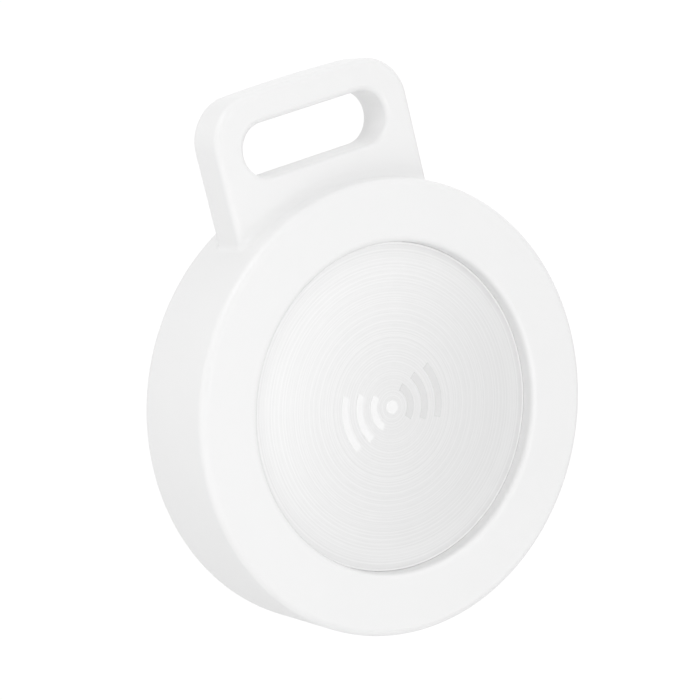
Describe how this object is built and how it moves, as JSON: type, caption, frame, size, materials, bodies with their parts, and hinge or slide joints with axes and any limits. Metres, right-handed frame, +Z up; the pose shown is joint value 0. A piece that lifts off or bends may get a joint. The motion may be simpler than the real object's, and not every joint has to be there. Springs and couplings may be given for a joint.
{
  "type": "bluetooth tracker tag",
  "caption": "Round keyring tracker tag: white ring housing with a slotted strap tab, a spun metal front button and a pull-off rear cover over a coin cell.",
  "frame": {"origin": "centre of the strap slot, halfway through the tab, where the tag hangs from its strap or ring", "axes": "+Z up from the puck through the tab, front face with the button toward -Y, rear cover toward +Y, +X to the right seen from the front"},
  "size_m": [0.036, 0.0088, 0.0448],
  "materials": {
    "housing_plastic": "fine moulded satin",
    "button_metal": "spun, pale anodised",
    "silicone": "soft silicone",
    "switch_plastic": "moulded",
    "switch_steel": "stamped",
    "board_laminate": "solder mask",
    "chip_resin": "moulded resin",
    "crystal_metal": "plated lid",
    "capacitor_ceramic": "fired ceramic with tinned ends",
    "resistor_ceramic": "coated ceramic with tinned ends",
    "antenna_ceramic": "fired ceramic with plated ends",
    "contact_metal": "plated spring strip",
    "film": "thin amber film",
    "tray_plastic": "moulded",
    "screw_steel": "zinc plated",
    "cell_steel": "nickel-plated",
    "cell_seal": "moulded",
    "foam": "soft closed-cell foam",
    "cathode_mix": "pressed powder",
    "separator_paper": "felted sheet",
    "anode_metal": "soft rolled foil"
  },
  "bodies": {
    "housing": {"front_housing": "housing_plastic", "button_ring": "silicone", "switch_base": "switch_plastic", "switch_frame": "switch_steel", "switch_dome": "switch_steel", "circuit_board": "board_laminate", "radio_chip": "chip_resin", "main_crystal": "crystal_metal", "clock_crystal": "crystal_metal", "motion_sensor": "chip_resin", "flash_chip": "chip_resin", "capacitors": "capacitor_ceramic", "resistors": "resistor_ceramic", "inductor": "chip_resin", "chip_antenna": "antenna_ceramic", "buzzer_case": "chip_resin", "buzzer_membrane": "switch_steel", "buzzer_terminals": "contact_metal", "positive_contact": "contact_metal", "negative_contact": "contact_metal", "board_film": "film", "battery_tray": "tray_plastic", "tray_screws": "screw_steel"},
    "button": {"button_cap": "button_metal", "switch_stem": "switch_plastic"},
    "coin_cell": {"cell_can": "cell_steel", "cell_gasket": "cell_seal", "cell_cap": "cell_steel", "cell_cathode": "cathode_mix", "cell_separator": "separator_paper", "cell_anode": "anode_metal"},
    "cover": {"rear_cover": "housing_plastic", "cover_seal": "silicone", "foam_pad": "foam"}
  },
  "joints": [
    {"name": "button_press", "type": "slide", "parent": "housing", "child": "button", "axis": [0, 1, 0], "range_m": [0, 0.00025], "stiffness_N_per_m": 6000, "springref_m": -0.00005, "deforming": ["button_ring", "switch_dome"]},
    {"name": "cover_pull", "type": "slide", "parent": "housing", "child": "cover", "axis": [0, 1, 0], "range_m": [0, 0.012]},
    {"name": "cell_out", "type": "slide", "parent": "housing", "child": "coin_cell", "axis": [0, 1, 0], "range_m": [0, 0.006]}
  ],
  "couplings": [
    {"joint": "cell_out", "follows": "cover_pull", "ratio": 0.5}
  ]
}
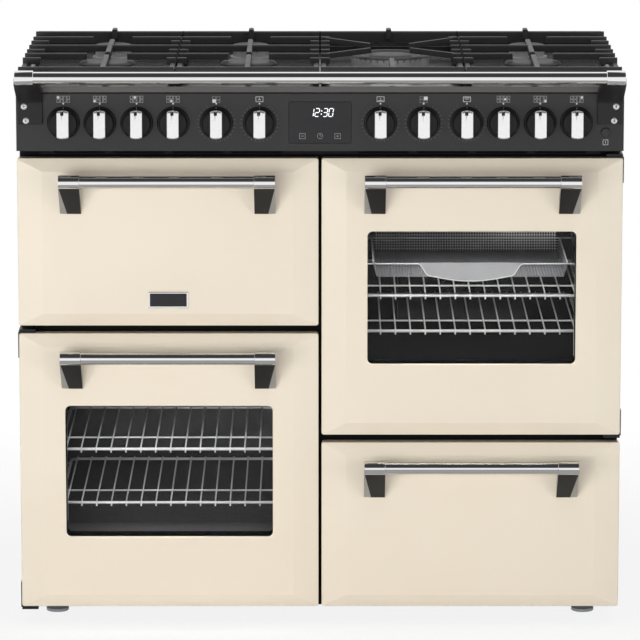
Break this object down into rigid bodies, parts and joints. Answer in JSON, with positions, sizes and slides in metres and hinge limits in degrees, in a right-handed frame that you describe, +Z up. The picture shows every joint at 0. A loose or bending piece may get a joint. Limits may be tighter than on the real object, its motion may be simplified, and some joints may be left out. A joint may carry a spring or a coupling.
{
  "type": "dual fuel range cooker",
  "caption": "Free-standing range cooker: gas hob with cast-iron pan supports over hinged oven doors with bar handles, control knobs and a towel rail.",
  "frame": {"origin": "on the floor, under the middle of the outline", "axes": "+X to the right seen from the front, +Y to the back, +Z up"},
  "size_m": [1.003, 0.664, 0.946],
  "materials": {
    "cream_enamel": "gloss enamel",
    "black_enamel": "gloss enamel",
    "oven_enamel": "enamel",
    "cap_enamel": "matt enamel",
    "fascia_enamel": "satin",
    "bracket_paint": "satin",
    "galvanised_steel": "zinc coated",
    "foot_steel": "plain",
    "element_steel": "heat tinted",
    "basket_steel": "perforated sheet",
    "chrome": "polished",
    "burner_aluminium": "cast",
    "cast_iron": "matt enamel",
    "brass": "plain",
    "ceramic_tip": "ceramic",
    "glass_wool": "glass wool",
    "fibre_seal": "woven glass fibre",
    "clock_glass": "gloss",
    "window_glass": "tinted",
    "knob_black": "gloss with chrome grip"
  },
  "bodies": {
    "root": {"side_panels": "black_enamel", "back_panel": "galvanised_steel", "chassis": "galvanised_steel", "front_frame": "black_enamel", "insulation": "glass_wool", "door_seals": "fibre_seal", "feet": "foot_steel", "fascia": "fascia_enamel", "clock_panel": "clock_glass", "taps_and_switches": "brass", "gas_manifold": "brass", "towel_rail": "chrome", "rail_brackets": "bracket_paint", "door_hinges": "bracket_paint", "hob_tray": "black_enamel", "burner_bodies": "burner_aluminium", "burner_caps": "cap_enamel", "spark_electrodes": "ceramic_tip", "grill_cavity": "oven_enamel", "main_oven_cavity": "oven_enamel", "fan_oven_cavity": "oven_enamel", "slow_cook_cavity": "oven_enamel", "grill_element": "element_steel", "grill_pan": "oven_enamel", "oven_racks": "chrome", "fryer_basket": "basket_steel", "fan_cover": "oven_enamel", "fan_motor": "galvanised_steel"},
    "grill_door": {"grill_door_panel": "cream_enamel", "grill_door_liner": "black_enamel", "grill_door_handle": "chrome"},
    "main_oven_door": {"main_door_panel": "cream_enamel", "main_door_liner": "black_enamel", "main_door_glass": "window_glass", "main_door_handle": "chrome"},
    "fan_oven_door": {"fan_door_panel": "cream_enamel", "fan_door_liner": "black_enamel", "fan_door_glass": "window_glass", "fan_door_handle": "chrome"},
    "slow_cook_door": {"slow_door_panel": "cream_enamel", "slow_door_liner": "black_enamel", "slow_door_handle": "chrome"},
    "gas_knob_1": {"gas_knob_1": "knob_black"},
    "gas_knob_2": {"gas_knob_2": "knob_black"},
    "gas_knob_3": {"gas_knob_3": "knob_black"},
    "gas_knob_4": {"gas_knob_4": "knob_black"},
    "gas_knob_5": {"gas_knob_5": "knob_black"},
    "gas_knob_6": {"gas_knob_6": "knob_black"},
    "gas_knob_7": {"gas_knob_7": "knob_black"},
    "oven_knob_1": {"oven_knob_1": "knob_black"},
    "oven_knob_2": {"oven_knob_2": "knob_black"},
    "oven_knob_3": {"oven_knob_3": "knob_black"},
    "oven_knob_4": {"oven_knob_4": "knob_black"},
    "oven_knob_5": {"oven_knob_5": "knob_black"},
    "pan_support_1": {"pan_support_1": "cast_iron"},
    "pan_support_2": {"pan_support_2": "cast_iron"},
    "pan_support_3": {"pan_support_3": "cast_iron"},
    "pan_support_4": {"pan_support_4": "cast_iron"},
    "push_button": {"push_button": "chrome"},
    "convection_fan": {"convection_fan": "burner_aluminium"}
  },
  "joints": [
    {"name": "grill_door_hinge", "type": "hinge", "parent": "root", "child": "grill_door", "pos_m": [-0.25125, -0.252, 0.52], "axis": [1, 0, 0], "range_deg": [0, 90]},
    {"name": "main_oven_door_hinge", "type": "hinge", "parent": "root", "child": "main_oven_door", "pos_m": [-0.486, -0.246, 0.031], "axis": [0, 0, -1], "range_deg": [0, 95]},
    {"name": "fan_oven_door_hinge", "type": "hinge", "parent": "root", "child": "fan_oven_door", "pos_m": [0.486, -0.246, 0.325], "axis": [0, 0, 1], "range_deg": [0, 95]},
    {"name": "slow_cook_door_hinge", "type": "hinge", "parent": "root", "child": "slow_cook_door", "pos_m": [0.25125, -0.252, 0.041], "axis": [1, 0, 0], "range_deg": [0, 80]},
    {"name": "gas_knob_1_turn", "type": "hinge", "parent": "root", "child": "gas_knob_1", "pos_m": [-0.422, -0.278, 0.851], "axis": [0, -1, 0], "range_deg": [0, 210]},
    {"name": "gas_knob_2_turn", "type": "hinge", "parent": "root", "child": "gas_knob_2", "pos_m": [-0.362, -0.278, 0.851], "axis": [0, -1, 0], "range_deg": [0, 210]},
    {"name": "gas_knob_3_turn", "type": "hinge", "parent": "root", "child": "gas_knob_3", "pos_m": [-0.3015, -0.278, 0.851], "axis": [0, -1, 0], "range_deg": [0, 210]},
    {"name": "gas_knob_4_turn", "type": "hinge", "parent": "root", "child": "gas_knob_4", "pos_m": [-0.2415, -0.278, 0.851], "axis": [0, -1, 0], "range_deg": [0, 210]},
    {"name": "gas_knob_5_turn", "type": "hinge", "parent": "root", "child": "gas_knob_5", "pos_m": [0.3015, -0.278, 0.851], "axis": [0, -1, 0], "range_deg": [0, 210]},
    {"name": "gas_knob_6_turn", "type": "hinge", "parent": "root", "child": "gas_knob_6", "pos_m": [0.362, -0.278, 0.851], "axis": [0, -1, 0], "range_deg": [0, 210]},
    {"name": "gas_knob_7_turn", "type": "hinge", "parent": "root", "child": "gas_knob_7", "pos_m": [0.422, -0.278, 0.851], "axis": [0, -1, 0], "range_deg": [0, 210]},
    {"name": "oven_knob_1_turn", "type": "hinge", "parent": "root", "child": "oven_knob_1", "pos_m": [-0.1705, -0.278, 0.851], "axis": [0, -1, 0], "range_deg": [-270, 0]},
    {"name": "oven_knob_2_turn", "type": "hinge", "parent": "root", "child": "oven_knob_2", "pos_m": [-0.0995, -0.278, 0.851], "axis": [0, -1, 0], "range_deg": [-270, 0]},
    {"name": "oven_knob_3_turn", "type": "hinge", "parent": "root", "child": "oven_knob_3", "pos_m": [0.0995, -0.278, 0.851], "axis": [0, -1, 0], "range_deg": [-270, 0]},
    {"name": "oven_knob_4_turn", "type": "hinge", "parent": "root", "child": "oven_knob_4", "pos_m": [0.1705, -0.278, 0.851], "axis": [0, -1, 0], "range_deg": [-270, 0]},
    {"name": "oven_knob_5_turn", "type": "hinge", "parent": "root", "child": "oven_knob_5", "pos_m": [0.2415, -0.278, 0.851], "axis": [0, -1, 0], "range_deg": [-270, 0]},
    {"name": "pan_support_1_lift", "type": "slide", "parent": "root", "child": "pan_support_1", "axis": [0, 0, 1], "range_m": [0, 0.06]},
    {"name": "pan_support_2_lift", "type": "slide", "parent": "root", "child": "pan_support_2", "axis": [0, 0, 1], "range_m": [0, 0.06]},
    {"name": "pan_support_3_lift", "type": "slide", "parent": "root", "child": "pan_support_3", "axis": [0, 0, 1], "range_m": [0, 0.06]},
    {"name": "pan_support_4_lift", "type": "slide", "parent": "root", "child": "pan_support_4", "axis": [0, 0, 1], "range_m": [0, 0.06]},
    {"name": "button_push", "type": "slide", "parent": "root", "child": "push_button", "axis": [0, 1, 0], "range_m": [0, 0.0025], "stiffness_N_per_m": 300, "springref_m": -0.002},
    {"name": "fan_spin", "type": "hinge", "parent": "root", "child": "convection_fan", "pos_m": [0.25125, 0.1935, 0.558], "axis": [0, 1, 0], "continuous": true}
  ]
}
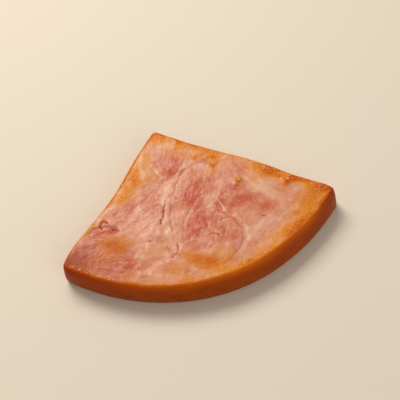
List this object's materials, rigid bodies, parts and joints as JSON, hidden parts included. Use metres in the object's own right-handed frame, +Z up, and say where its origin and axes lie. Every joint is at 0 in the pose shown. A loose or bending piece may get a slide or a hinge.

▸ Written exercise: Show each line of the data that contains the string "where".

▸ Written solution:
  "frame": {"origin": "centre of the strap slot, halfway through the tab, where the tag hangs from its strap or ring", "axes": "+Z up from the puck through the tab, front face with the button toward -Y, rear cover toward +Y, +X to the right seen from the front"},
List this object's materials, rigid bodies, parts and joints as JSON, hidden parts included. Use metres in the object's own right-handed frame, +Z up, and say where its origin and axes lie. Every joint is at 0 in the pose shown. A loose or bending piece may get a slide or a hinge.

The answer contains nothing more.